Birthplace of Bertolt Brecht

The German dramatist and poet Bertolt Brecht was born in Augsburg on February 10, 1898. The house where he was born is now a museum with exhibits on his childhood and youth in Augsburg, and on his later life and works.

He only actually lived at this address for about half a year, because the house was very small and crowded, and on the ground floor there was a file-cutter’s shop with a loud mechanical hammer that was driven by water power from the stream right in front of the house.

So as soon as Brecht’s father could afford it they moved to a larger and quieter house. Two years later, in 1900, they moved again, this time to a house in the street which is now called Bert-Brecht-Straße. It was given this name in 1966 after years of controversy — Brecht was a Communist, and for this reason numerous people in Augsburg were against naming a street after him, even if he was a famous author.

Among many other works, Brecht wrote the words to The Threepenny Opera and The Rise and Fall of the City of Mahagonny, as well as The Seven Deadly Sins, all with music by Kurt Weill (1900-1950).

Stairs and photo in the Brecht House

In the stairwell of the Brecht House there is a large photo showing Augsburg as in was in Brecht’s youth, before and during the First World War. The tower in the middle is the Perlach Tower, which is still a prominent Augsburg landmark next door to city hall. Brecht, who was sixteen when the First World War began, had to spend nights up on this tower watching for any signs of air raids.

Brecht against the Nazis

Bertolt Brecht’s original reason for joining the Communist party in 1928 was that he was very much anti-Nazi, and he thought the Communists were the only ones who stood the slightest chance of preventing the Nazis from coming to power.

In the Brecht House museum there are a number of exhibits showing Brecht’s consistent anti-Nazi activities. One of the books in this display case is an American edition, published during the Second World War, called “Six Anti-Nazi One Act Plays” which includes a play by Brecht.

Geld macht sinnlich

On the red sign in this museum exhibit is one of the many quotable quotes from Bertolt Brecht’s writings: Geld macht sinnlich (Money makes a person sensuous).

This quotation is actually from a parable called “The round heads and the pointed heads,” which was first performed in Copenhagen in 1936. But there is also a similar passage in “The rise and fall of the city of Mahagonny” (1927).

Goldener Saal

This large “Golden Hall” is on the third floor of the Augsburg city hall in the center of the city. It is open to the public on most days, and is sometimes used as a venue for concerts and other public events.
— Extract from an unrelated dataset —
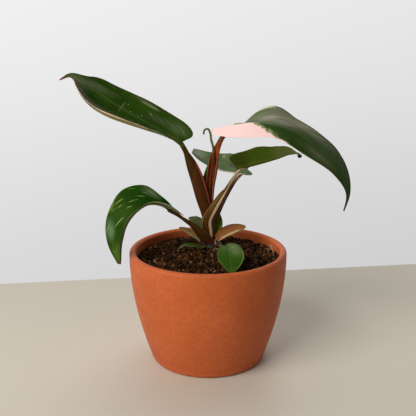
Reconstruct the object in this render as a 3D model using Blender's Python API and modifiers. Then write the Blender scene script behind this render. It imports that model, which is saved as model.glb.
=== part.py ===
"""A young philodendron with pink-edged leaves, growing in a terracotta pot.

Origin at the centre of the pot's foot, +X to the right, +Y to the back, +Z up.
The pot's dimensions are metres. The plant is laid out in millimetres: each
leaf by the points that its midrib passes through and by half widths at equal
steps along it, and each stalk by its path and radii. The meshes are scaled to
metres as they are made.
"""

from math import cos, pi, radians, sin

import bmesh
import bpy
import numpy as np

MM = 0.001
GAP = 0.0003

# Pot
POT_HEIGHT = 0.095
RIM_RADIUS = 0.0655
BELLY_TOP = 0.088
FOOT_INSET = 0.0182
BELLY_CURVE = 1.8
WALL = 0.0055
FLOOR = 0.007
FOOT_ROUND = 0.0035
LIP_ARC_STEPS = 5
ROUND_STEPS = 3
WALL_STEPS = 9
INSIDE_STEPS = 6
TURN_STEPS = 40

# Soil and the stem's crown in it
SOIL_EDGE = 0.088
SOIL_TOP = 0.0962
CROWN_X = 0.001
CROWN_Y = 0.0095
CROWN_TOP = 0.0972
CROWN_RADIUS = 0.0090
ROOT_TIP = 0.062
ROOT_RADIUS = 0.004
CROWN_SIDES = 24

# Leaf blades, in millimetres or as shares of the blade's length
BLADE_THICKNESS = 0.6
BLADE_ROWS = 15
SCALE_ROWS = 10
BLADE_COLUMNS = 7
BASE_SHARE = 0.25
BASE_ROUND = 0.12
LOBE_REACH = 0.22
LOBE_TAPER = 1.5
LOBE_SWEEP = 1.3
LEAST_CURL = 0.001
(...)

One of Bertolt Brecht’s anti-war stories, Der Augsburger Kreidekreis (“The Augsburg Chalk Circle”), takes place in this Golden Hall. He wrote it in 1940, while he was living in exile in Finland.

Bust of Bertolt Brecht in Augsburg

One of Brecht’s most famous plays is The Life of Galileo. I missed it by a few days in Augsburg, but later saw it in an impressive production in Frankfurt.

In this play the Italian astronomer, mathematician and physicist Galileo Galilei (1564-1642) is threatened with torture and death by the inquisition if he doesn’t renounce the idea that the earth goes around the sun. He finally renounces, to save his life, but feels guilty about it for the rest of his life, and his students consider him a cop-out.

Brecht wrote the first version of The Life of Galileo in 1938 when he was living in exile in Denmark after fleeing from the Nazis. At that time he had not yet moved to the United States, and of course had no idea that in 1947 he would be subpoenaed, interrogated and publicly humiliated by the “Committee on Un-American Activities” in Washington. He left the United States the next day, and never returned.

My photos in this post are from 2004. I revised the text in 2018.

8 thoughts on “Birthplace of Bertolt Brecht”

  1. I first adored the banister in the picture of the staircase … even at age 67, I could picture myself sliding down it! But the Golden Hall … simply stole my breath! So beautiful. And thank you so much for the added bonus of learning some new history!!! Your blog is a delight and I’m sorry I am not able to get over here more often!

  2. Fascinating reading and interesting images, Don. I must admit I know Brecht only through his association with Kurt Weill, which I really enjoy.

  3. Very nice piece. Brecht is such an interesting character. I read Mutter Courage in college, in German ( which may account for my rather weak memory of the play) and I believe it was in Vienna that i saw his Galileo play. This was while Germany was still divided and it seemed a bit naughty for an American to go see a play written by a Communist.

    Of course his Dreigrosschenoper is most famous here through the popularization of the song “Mack The Knife”in English. Stunning, how poorly we treated him, after the war. We should be ashamed to have accepted the role of Inquisitor, especially when that role was modeled after his Nazi experience.